The prospect of a bidding war for the site, estimated to be worth at least $50-million, emerged when local developer Devimco unveiled a competing proposal for a $2.5-billion residential-commercial-office project on the same parcel in a fast-developing part of Montreal known as Griffintown. The former industrial area has seen a condo-building boom in recent years.

This week, however, Mr. Bronfman and Devimco president Serge Goulet disclosed that their respective companies are now negotiating to jointly develop the site. “It’s a big plot of land. The stadium would fit well on it. There is an opportunity here for a development that would be good for the residents of southwest Montreal and for all Montrealers,” Mr. Bronfman told La Presse Canadienne. “The next step is to acquire the land and then wait for news from the MLB.”

As chairman of fundraising for the Liberal Party of Canada, Mr. Bronfman has deep connections in Ottawa. But he has also enlisted the help of the Quebec government to persuade Ottawa to sell the land to the investment group that his private equity firm, Claridge Inc., has put together to buy an MLB team. The group includes Cirque du Soleil chairman Mitch Garber, Garda World chief executive Stéphan Crétier and Stingray Group CEO Eric Boyko.

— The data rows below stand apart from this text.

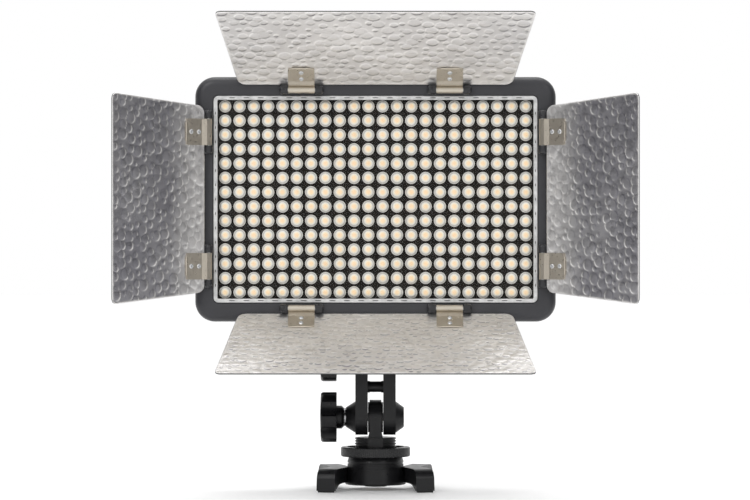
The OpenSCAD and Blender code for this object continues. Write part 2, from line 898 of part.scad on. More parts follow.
// Half the outline of a sheet that widens from its pin to its free edge
function half_outline(start, end, inner_w, outer_w) =
    let (
        slope = (outer_w - inner_w) / 2 / (end - start),
        lean = atan(slope),
        edge = function (y, r) inner_w / 2 + (y - start) * slope - r / cos(lean),
        low = start + sheet_inner_corner,
        high = end - sheet_corner
    )
    concat(
        arc([edge(low, sheet_inner_corner), low], sheet_inner_corner, -90, -lean),
        arc([edge(high, sheet_corner), high], sheet_corner, -lean, 90)
    );

module sheet_outline(start, end, inner_w, outer_w) {
    right = half_outline(start, end, inner_w, outer_w);
    n = len(right);
    left = [for (i = [n - 1 : -1 : 0]) [-right[i].x, right[i].y]];
    polygon(concat(right, left));
}

module rivet_holes(spacing, r) {
    for (x = [-spacing, spacing], z = rivet_places)
        translate([x, 0, z]) rotate([90, 0, 0]) cylinder(r = r, h = 20, center = true, $fn = 24);
}

module door_panel(start, end, inner_w, outer_w, level, spacing) {
    color("#c9c7c3") difference() {
        translate([0, sheet_t - level, 0]) rotate([90, 0, 0])
            linear_extrude(sheet_t) sheet_outline(start, end, inner_w, outer_w);
        rivet_holes(spacing, rivet_r + seat_gap);
    }
}

// One clip: a barrel round the pin, a bend, and a plate on the sheet's lit face
module door_clips(level, spacing) {
    root = level > 0 ? barrel_r - clip_t : -barrel_r;
    lip_z = clip_reach + lip_r * 0.4;
    section = [
        [0, root + clip_t], [bend_start, root + clip_t], [bend_end, level + clip_t],
        [clip_reach, level + clip_t], [clip_reach, level], [bend_end, level],
        [bend_start, root], [0, root]
    ];
    color("#b4ac99") difference() {
        for (x = [-spacing, spacing]) translate([x, 0, 0]) {
            along_x() cylinder(r = barrel_r, h = clip_w, center = true);
            intersection() {
                translate([-clip_w / 2, 0, 0]) rotate([90, 0, 90])
                    linear_extrude(clip_w) polygon([for (p = section) [-p.y, p.x]]);
                translate([0, 0, clip_reach / 2]) rotate([90, 0, 0])
                    linear_extrude(20, center = true)
                        rounded_rect(clip_w, clip_reach + 2 * over, clip_corner + over);
            }
            translate([0, -level - lip_r - lip_lift, lip_z]) along_x()
                cylinder(r = lip_r, h = clip_w - 4 * clip_corner, center = true, $fn = 24);
        }
        for (x = [-spacing, spacing]) translate([x, 0, 0]) along_x()
            cylinder(r = pin_r + run_gap, h = clip_w + 2 * over, center = true);
        rivet_holes(spacing, rivet_r + seat_gap);
    }
}

// A tubular rivet: dimpled head on the lit side, rolled tail on the back
module rivet() {
    through = clip_t + sheet_t;
    rotate_extrude($fn = 32) polygon([
        [0, -rivet_tail_h], [rivet_tail_r, -rivet_tail_h], [rivet_tail_r, 0],
        [rivet_r, 0], [rivet_r, through], [rivet_head_r, through],
        [rivet_head_r - 0.1, through + 0.3], [rivet_head_r - 0.45, through + rivet_head_h],
        [rivet_dimple_r, through + rivet_head_h], [rivet_dimple_r - 0.2, through + 0.2],
        [0, through + 0.2]
    ]);
}

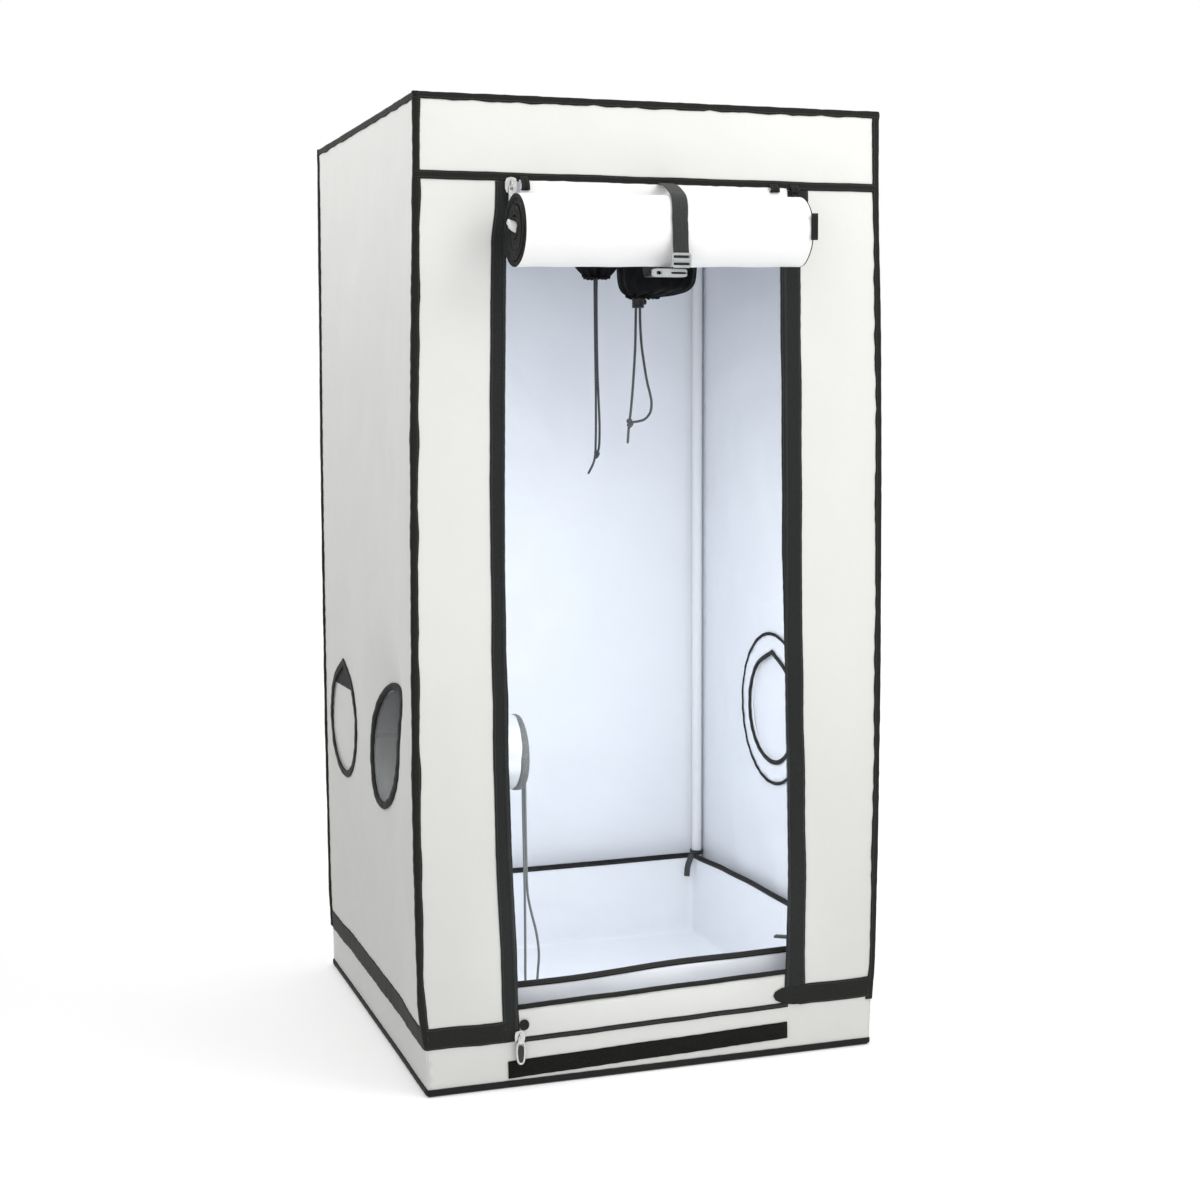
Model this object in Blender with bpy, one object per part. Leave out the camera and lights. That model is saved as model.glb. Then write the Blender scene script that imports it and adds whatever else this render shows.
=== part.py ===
"""Indoor grow tent: a steel pole frame in a white fabric cover, with a front door that is
unzipped and rolled up under the header, duct ports and vents with drawstring sleeves, and a
removable spill tray.

Metres, +Z up, front of the tent towards -Y. Origin on the ground, at the centre of the
footprint."""

import math

import bmesh
import bpy
from mathutils import Matrix, Vector
from mathutils.geometry import tessellate_polygon

# ---------------------------------------------------------------- driving dimensions
WIDTH = 0.600            # cover, left to right
DEPTH = 0.600            # cover, front to back
HEIGHT = 1.216           # ground to roof
CLOTH = 0.0012           # thickness of a cover panel
GAP = 0.0003             # left between pieces that touch

POLE_R = 0.008           # 16 mm steel tube
POLE_WALL = 0.0008
CORNER_R = 0.0098        # three-way corner connector, its sockets
ELBOW = 0.0102           # half the side of the block they leave
CORNER_ARM = 0.045
BORE_R = 0.0083
POLE_XY = 0.2878         # pole axis from the centre of the tent
RAIL_LOW = 0.012         # height of the bottom rails
RAIL_TOP = HEIGHT - 0.012

PIPE_IN = WIDTH / 2 + GAP        # back face of what is sewn on the outside
PIPE_OUT = PIPE_IN + 0.0016      # its front face
PIPE_W = 0.010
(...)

Mr. Bronfman and Claridge CEO Pierre Boivin, a former CEO of the Montreal Canadiens, have registered as lobbyists in Quebec as they seek support for their Expos plan from the new Coalition Avenir Québec (CAQ) provincial government. The National Assembly last month passed a motion brought by the far-left Québec Solidaire demanding that the provincial government refuse any request to subsidize the construction of a baseball stadium. Provincial taxpayers footed the entire $375-million bill for the construction of Quebec City’s Centre Vidéotron in 2015 in the hopes of luring an NHL franchise to the provincial capital. But Quebecor’s failure to snag a new team for the venue has left the arena with a sizable operating deficit. Critics of Mr. Bronfman’s plan worry the same could happen with a baseball stadium.

CAQ Economy and Innovation Minister Pierre Fitzgibbon has insisted that the Québec Solidaire motion would not prevent the provincial government from becoming a partner or investor in a future stadium and MLB team. “In all of our interventions, we look at the return on investment, but we also now look at the tax revenues and job creation,” he told La Presse last month.

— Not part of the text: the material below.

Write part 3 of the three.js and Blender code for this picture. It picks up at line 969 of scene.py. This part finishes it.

Montreal Mayor Valérie Plante, whose left-leaning Projet Montréal party had been cool to the idea while in opposition, has also spoken favourably about Mr. Bronfman’s project. The City of Montreal has a right of first refusal if the federal government decides to sell the land.

Expos fans will still likely have to settle for a few more years of Blue Jays exhibition games in lieu of a real home opener. But the prospects for a return of pro ball to Montreal are looking up. Only time will tell whether the end result is of the pop-fly or home-run variety.